Begin GIVEN MATERIAL

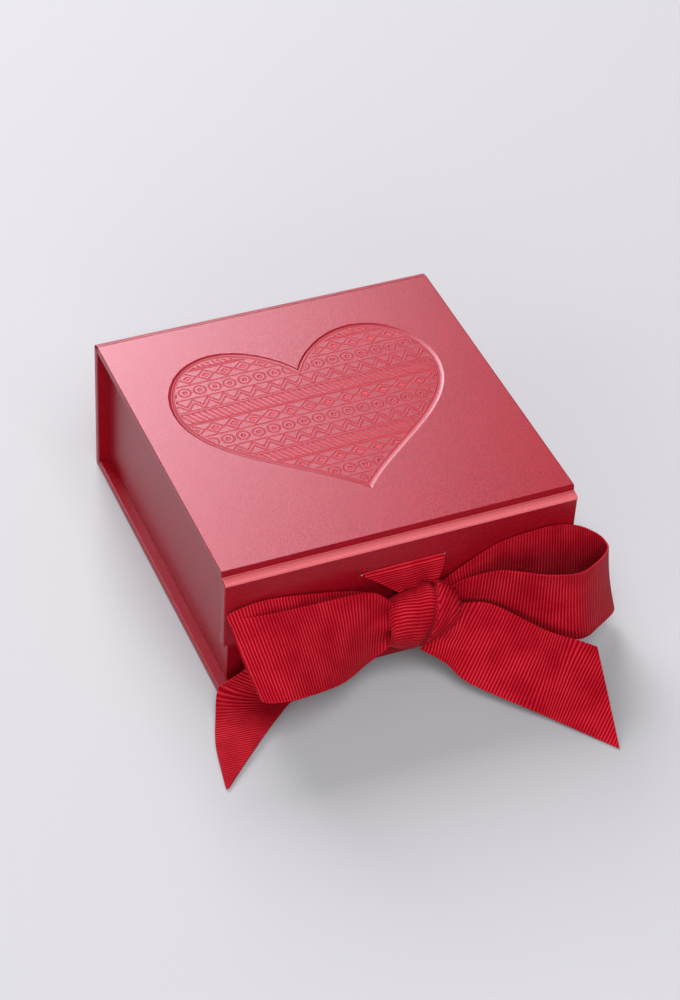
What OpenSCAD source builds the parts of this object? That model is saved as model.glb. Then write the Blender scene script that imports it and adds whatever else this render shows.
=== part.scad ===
// Rigid gift box with a hinged book-style lid, a front flap and a tied ribbon.
// Millimetres. X runs to the right along the front, Y to the back, Z up.
// The origin is the centre of the underside of the base.

/* [Case] */
// Width of the lid, spine, base and flap
case_w = 110; // [96:1:200]
// Depth over the base's front edge and the spine's back
case_d = 111.4; // [96:0.2:200]
// Height over the lid's top
case_h = 49; // [42:0.5:90]
// Thickness of the greyboard of the case
board_t = 2.3; // [2:0.1:2.6]
// Thickness of the covering paper
paper_t = 0.2; // [0.15:0.05:0.3]
// Width of the turned-in paper that shows round a lining
rim_w = 3; // [2:0.5:5]

/* [Hinges] */
// Distance that the flap stands out in front of the base's front edge
flap_out = 0.9; // [0.6:0.1:1.2]
// Distance of the flap's top edge below the lid's top
flap_drop = 2.6; // [2.4:0.1:3]
// Distance of the spine's top edge below the lid's top
spine_drop = 1.9; // [1.7:0.1:2.3]
// Running clearance at the paper hinges
hinge_gap = 0.3; // [0.2:0.05:0.4]

/* [Flap] */
// Height of the flap
flap_h = 24; // [22:0.2:26]
// Length of the slit for the ribbon
slit_l = 26.4; // [26:0.2:32]
// Opening of the slit
slit_t = 1.5; // [1.3:0.1:2]
// Distance from the flap's top edge to the slit
slit_drop = 9.2; // [8:0.2:10]
// Diameter of a closing magnet
magnet_d = 10; // [6:0.5:11]
// Thickness of a closing magnet
magnet_t = 1.2; // [0.8:0.1:1.4]
// Distance of each magnet from the flap's end
magnet_inset = 16; // [12:1:24]
// Distance from a magnet's centre to the flap's lower edge
magnet_rise = 9; // [8:0.5:12]

/* [Tray] */
// Distance of the tray's sides behind the case's ends
tray_inset = 3.6; // [2:0.2:5]
// Gap between the flap's back and the tray's front
tray_gap = 3.3; // [2:0.1:4]
// Thickness of the tray's board
tray_t = 2; // [1.6:0.1:2.4]
// Width of a stay tape on each side of a corner
stay_w = 9; // [6:1:14]
// Thickness of a stay tape
stay_t = 0.1; // [0.05:0.05:0.2]
// Thickness of a steel plate opposite a magnet
plate_t = 0.8; // [0.5:0.1:1]

/* [Heart] */
// Width of the heart
heart_w = 86; // [50:1:88]
// Height of the heart from its tip to the top of its lobes
heart_h = 73; // [45:1:84]
// Depth to which the heart is pressed into the lid
deboss_t = 0.25; // [0.1:0.05:0.4]
// Distance of the heart's centre behind the lid's centre
heart_shift = 1.4; // [0:0.2:3]
// Distance of the heart's centre to the left of the lid's centre
heart_left = 1.4; // [0:0.2:2]

/* [Ribbon] */
// Width of the ribbon
ribbon_w = 25.4; // [24:0.1:26]
// Thickness of the ribbon
ribbon_t = 0.5; // [0.4:0.05:0.6]
// Distance of the knot's centre to the right of the slit's centre
knot_x = 4; // [0:0.5:6]
// Height of the knot's centre above the table
knot_z = 20.5; // [19.5:0.5:22]
// Distance of the knot's centre in front of the flap
knot_y = 6.6; // [6:0.2:8]
// Width of the knot
knot_w = 22; // [20:0.5:24]
// Height of the knot
knot_h = 20; // [18:0.5:22]
// Depth of the knot
knot_d = 11.5; // [10:0.5:12]

/* [Hidden] */

// overrun of a cut past the face that it opens
cut = 1;
// thickness of a board with its paper on both faces
cover_t = board_t + 2*paper_t;
front_y = -case_d/2;
back_y = case_d/2;
end_x = case_w/2;

// faces of the flap, which hangs just in front of the lid's front edge
flap_front_y = front_y - flap_out;
flap_back_y = flap_front_y + cover_t;

// lid
lid_z = case_h - cover_t;
lid_front_y = flap_back_y + hinge_gap;
lid_back_y = back_y - cover_t - hinge_gap;
lid_d = lid_back_y - lid_front_y;
heart_y = (lid_front_y + lid_back_y)/2 + heart_shift;

// spine
spine_inner_y = back_y - cover_t;
spine_top_z = case_h - spine_drop;
spine_rim = tray_inset + rim_w;

// flap
flap_top_z = case_h - flap_drop;
flap_low_z = flap_top_z - flap_h;
slit_z = flap_top_z - slit_drop;
magnet_x = end_x - magnet_inset;
magnet_z = flap_low_z + magnet_rise;
magnet_slack = 0.1;

// tray, over its paper
tray_w = case_w - 2*tray_inset;
tray_front_y = flap_back_y + tray_gap;
tray_back_y = spine_inner_y;
tray_low_z = cover_t;
tray_top_z = lid_z;
// the boards lie inside the paper and the stay tapes
skin_t = paper_t + stay_t;
wall_x = tray_w/2 - skin_t;
wall_front_y = tray_front_y + skin_t;
wall_back_y = tray_back_y - skin_t;
wall_low_z = tray_low_z + tray_t;
wall_top_z = tray_top_z - paper_t;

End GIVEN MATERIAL

> _TASK BRIEF_
Extract the complete listing verbatim.

> _ANSWER IN FULL_
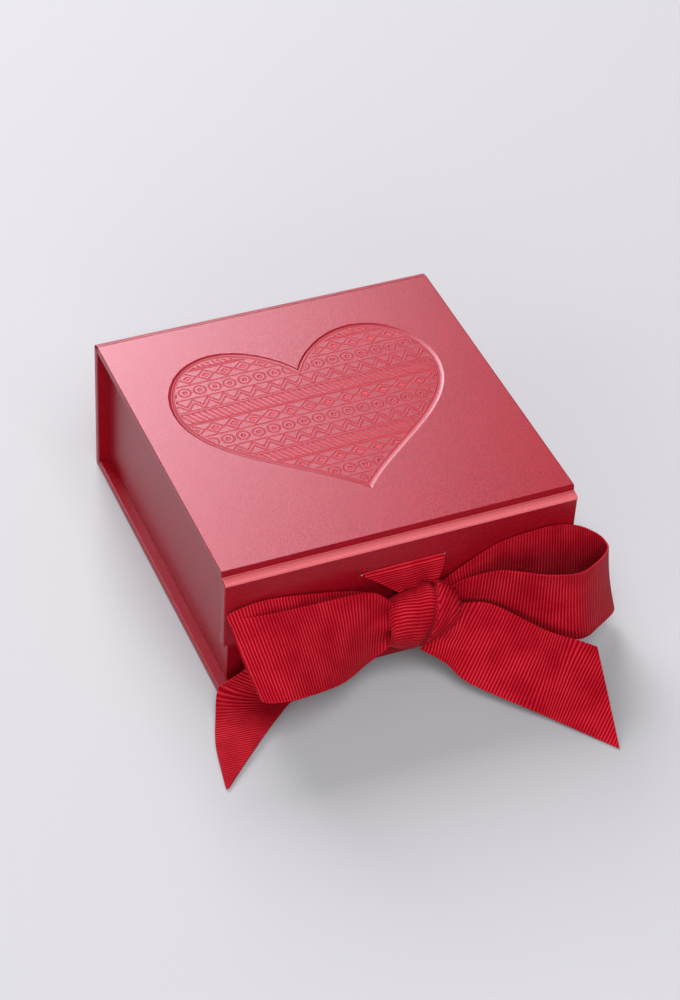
What OpenSCAD source builds the parts of this object? That model is saved as model.glb. Then write the Blender scene script that imports it and adds whatever else this render shows.
=== part.scad ===
// Rigid gift box with a hinged book-style lid, a front flap and a tied ribbon.
// Millimetres. X runs to the right along the front, Y to the back, Z up.
// The origin is the centre of the underside of the base.

/* [Case] */
// Width of the lid, spine, base and flap
case_w = 110; // [96:1:200]
// Depth over the base's front edge and the spine's back
case_d = 111.4; // [96:0.2:200]
// Height over the lid's top
case_h = 49; // [42:0.5:90]
// Thickness of the greyboard of the case
board_t = 2.3; // [2:0.1:2.6]
// Thickness of the covering paper
paper_t = 0.2; // [0.15:0.05:0.3]
// Width of the turned-in paper that shows round a lining
rim_w = 3; // [2:0.5:5]

/* [Hinges] */
// Distance that the flap stands out in front of the base's front edge
flap_out = 0.9; // [0.6:0.1:1.2]
// Distance of the flap's top edge below the lid's top
flap_drop = 2.6; // [2.4:0.1:3]
// Distance of the spine's top edge below the lid's top
spine_drop = 1.9; // [1.7:0.1:2.3]
// Running clearance at the paper hinges
hinge_gap = 0.3; // [0.2:0.05:0.4]

/* [Flap] */
// Height of the flap
flap_h = 24; // [22:0.2:26]
// Length of the slit for the ribbon
slit_l = 26.4; // [26:0.2:32]
// Opening of the slit
slit_t = 1.5; // [1.3:0.1:2]
// Distance from the flap's top edge to the slit
slit_drop = 9.2; // [8:0.2:10]
// Diameter of a closing magnet
magnet_d = 10; // [6:0.5:11]
// Thickness of a closing magnet
magnet_t = 1.2; // [0.8:0.1:1.4]
// Distance of each magnet from the flap's end
magnet_inset = 16; // [12:1:24]
// Distance from a magnet's centre to the flap's lower edge
magnet_rise = 9; // [8:0.5:12]

/* [Tray] */
// Distance of the tray's sides behind the case's ends
tray_inset = 3.6; // [2:0.2:5]
// Gap between the flap's back and the tray's front
tray_gap = 3.3; // [2:0.1:4]
// Thickness of the tray's board
tray_t = 2; // [1.6:0.1:2.4]
// Width of a stay tape on each side of a corner
stay_w = 9; // [6:1:14]
// Thickness of a stay tape
stay_t = 0.1; // [0.05:0.05:0.2]
// Thickness of a steel plate opposite a magnet
plate_t = 0.8; // [0.5:0.1:1]

/* [Heart] */
// Width of the heart
heart_w = 86; // [50:1:88]
// Height of the heart from its tip to the top of its lobes
heart_h = 73; // [45:1:84]
// Depth to which the heart is pressed into the lid
deboss_t = 0.25; // [0.1:0.05:0.4]
// Distance of the heart's centre behind the lid's centre
heart_shift = 1.4; // [0:0.2:3]
// Distance of the heart's centre to the left of the lid's centre
heart_left = 1.4; // [0:0.2:2]

/* [Ribbon] */
// Width of the ribbon
ribbon_w = 25.4; // [24:0.1:26]
// Thickness of the ribbon
ribbon_t = 0.5; // [0.4:0.05:0.6]
// Distance of the knot's centre to the right of the slit's centre
knot_x = 4; // [0:0.5:6]
// Height of the knot's centre above the table
knot_z = 20.5; // [19.5:0.5:22]
// Distance of the knot's centre in front of the flap
knot_y = 6.6; // [6:0.2:8]
// Width of the knot
knot_w = 22; // [20:0.5:24]
// Height of the knot
knot_h = 20; // [18:0.5:22]
// Depth of the knot
knot_d = 11.5; // [10:0.5:12]

/* [Hidden] */

// overrun of a cut past the face that it opens
cut = 1;
// thickness of a board with its paper on both faces
cover_t = board_t + 2*paper_t;
front_y = -case_d/2;
back_y = case_d/2;
end_x = case_w/2;

// faces of the flap, which hangs just in front of the lid's front edge
flap_front_y = front_y - flap_out;
flap_back_y = flap_front_y + cover_t;

// lid
lid_z = case_h - cover_t;
lid_front_y = flap_back_y + hinge_gap;
lid_back_y = back_y - cover_t - hinge_gap;
lid_d = lid_back_y - lid_front_y;
heart_y = (lid_front_y + lid_back_y)/2 + heart_shift;

// spine
spine_inner_y = back_y - cover_t;
spine_top_z = case_h - spine_drop;
spine_rim = tray_inset + rim_w;

// flap
flap_top_z = case_h - flap_drop;
flap_low_z = flap_top_z - flap_h;
slit_z = flap_top_z - slit_drop;
magnet_x = end_x - magnet_inset;
magnet_z = flap_low_z + magnet_rise;
magnet_slack = 0.1;

// tray, over its paper
tray_w = case_w - 2*tray_inset;
tray_front_y = flap_back_y + tray_gap;
tray_back_y = spine_inner_y;
tray_low_z = cover_t;
tray_top_z = lid_z;
// the boards lie inside the paper and the stay tapes
skin_t = paper_t + stay_t;
wall_x = tray_w/2 - skin_t;
wall_front_y = tray_front_y + skin_t;
wall_back_y = tray_back_y - skin_t;
wall_low_z = tray_low_z + tray_t;
wall_top_z = tray_top_z - paper_t;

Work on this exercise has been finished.